Mas agora há alianças sendo feitas entre pessoas não-binárias e intersexuais. E isso é muito importante para os intersexuais – a cirurgia já não é mais tão importante, pois pais perceberam que é sua própria ansiedade que eles estão tentando sanar quando escolhem um ou outro gênero para suas filhas. As crianças normalmente estão OK com isso. Eu não via problema em ser confundido com menino ou menina – era divertido enganar as pessoas às vezes.
Estudo cultura aborígene na Universidade de Toronto. Nas comunidades indígenas do Canadá antes da colonização pessoas transgênero eram vistas com duplamente abençoadas porque possuíam o espírito masculino e feminino. Eram extremamente importantes e recebiam funções especiais em cerimônias.
Eu tomo testosterona. Não para parecer mais masculino, mas por uma razão de saúde: eu ainda menstruo, apesar de meu médico ter dito que eu já deveria estar na menopausa. Mas não estou, e as menstruações são fisicamente muito duras para mim.

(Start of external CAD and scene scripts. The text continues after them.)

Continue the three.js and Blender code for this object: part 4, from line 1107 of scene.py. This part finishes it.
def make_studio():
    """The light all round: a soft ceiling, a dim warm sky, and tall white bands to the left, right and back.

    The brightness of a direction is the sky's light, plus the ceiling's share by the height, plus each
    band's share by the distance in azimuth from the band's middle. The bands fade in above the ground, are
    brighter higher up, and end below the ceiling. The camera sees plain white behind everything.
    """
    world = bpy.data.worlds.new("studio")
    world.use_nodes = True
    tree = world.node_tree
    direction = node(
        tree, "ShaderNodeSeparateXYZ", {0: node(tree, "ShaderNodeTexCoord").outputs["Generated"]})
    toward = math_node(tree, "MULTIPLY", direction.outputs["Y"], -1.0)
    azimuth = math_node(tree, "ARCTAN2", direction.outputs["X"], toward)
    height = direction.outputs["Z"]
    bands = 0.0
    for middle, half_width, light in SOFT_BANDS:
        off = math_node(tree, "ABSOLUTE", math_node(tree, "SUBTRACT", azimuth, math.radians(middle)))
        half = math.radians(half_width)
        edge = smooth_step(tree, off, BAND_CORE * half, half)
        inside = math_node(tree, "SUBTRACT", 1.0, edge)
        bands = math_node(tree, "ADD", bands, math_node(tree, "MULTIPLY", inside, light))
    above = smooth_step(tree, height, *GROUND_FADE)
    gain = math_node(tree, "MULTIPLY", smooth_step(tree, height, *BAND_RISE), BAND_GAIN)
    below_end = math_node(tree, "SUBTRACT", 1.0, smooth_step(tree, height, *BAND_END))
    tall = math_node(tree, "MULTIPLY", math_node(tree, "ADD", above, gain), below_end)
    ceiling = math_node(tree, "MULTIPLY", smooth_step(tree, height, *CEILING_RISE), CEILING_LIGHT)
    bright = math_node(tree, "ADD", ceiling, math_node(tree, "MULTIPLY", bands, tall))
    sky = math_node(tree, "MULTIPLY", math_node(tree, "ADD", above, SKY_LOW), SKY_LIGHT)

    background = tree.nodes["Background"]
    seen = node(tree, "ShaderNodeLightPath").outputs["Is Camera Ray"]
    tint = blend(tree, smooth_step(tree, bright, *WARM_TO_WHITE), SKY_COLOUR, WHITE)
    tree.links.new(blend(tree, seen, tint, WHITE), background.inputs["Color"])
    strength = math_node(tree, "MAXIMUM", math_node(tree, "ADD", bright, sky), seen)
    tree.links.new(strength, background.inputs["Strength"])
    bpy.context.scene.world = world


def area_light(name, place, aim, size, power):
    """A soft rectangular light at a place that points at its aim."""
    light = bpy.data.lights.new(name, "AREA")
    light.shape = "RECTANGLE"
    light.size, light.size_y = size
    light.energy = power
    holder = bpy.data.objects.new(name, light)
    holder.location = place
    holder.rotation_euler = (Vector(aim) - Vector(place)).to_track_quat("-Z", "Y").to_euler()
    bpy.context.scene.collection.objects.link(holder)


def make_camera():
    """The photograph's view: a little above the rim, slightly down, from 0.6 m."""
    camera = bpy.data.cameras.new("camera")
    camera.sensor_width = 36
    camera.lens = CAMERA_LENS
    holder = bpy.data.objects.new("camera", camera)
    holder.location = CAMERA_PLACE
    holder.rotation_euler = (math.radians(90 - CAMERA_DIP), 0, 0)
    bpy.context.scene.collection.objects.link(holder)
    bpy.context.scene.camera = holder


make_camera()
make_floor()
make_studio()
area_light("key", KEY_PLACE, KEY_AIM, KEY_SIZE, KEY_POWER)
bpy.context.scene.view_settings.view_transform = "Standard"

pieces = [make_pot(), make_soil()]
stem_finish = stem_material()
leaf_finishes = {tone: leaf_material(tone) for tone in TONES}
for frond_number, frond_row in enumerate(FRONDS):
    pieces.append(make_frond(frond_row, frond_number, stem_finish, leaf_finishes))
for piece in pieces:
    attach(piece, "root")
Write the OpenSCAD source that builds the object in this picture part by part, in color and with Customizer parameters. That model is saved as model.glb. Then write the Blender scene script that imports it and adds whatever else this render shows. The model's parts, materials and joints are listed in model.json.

É maravilhoso que haja um número crescente de jovens canadenses se identificando como não-binários. Gostaria que isso tivesse acontecido há 40 anos, pois eu teria tido uma vida menos traumática. Mas esse novo movimento me deu muita confiança. Agora eu gosto de sair. Antes eu não fazia isso muito, porque as pessoas até beliscavam os meus seios para ver se eram reais.”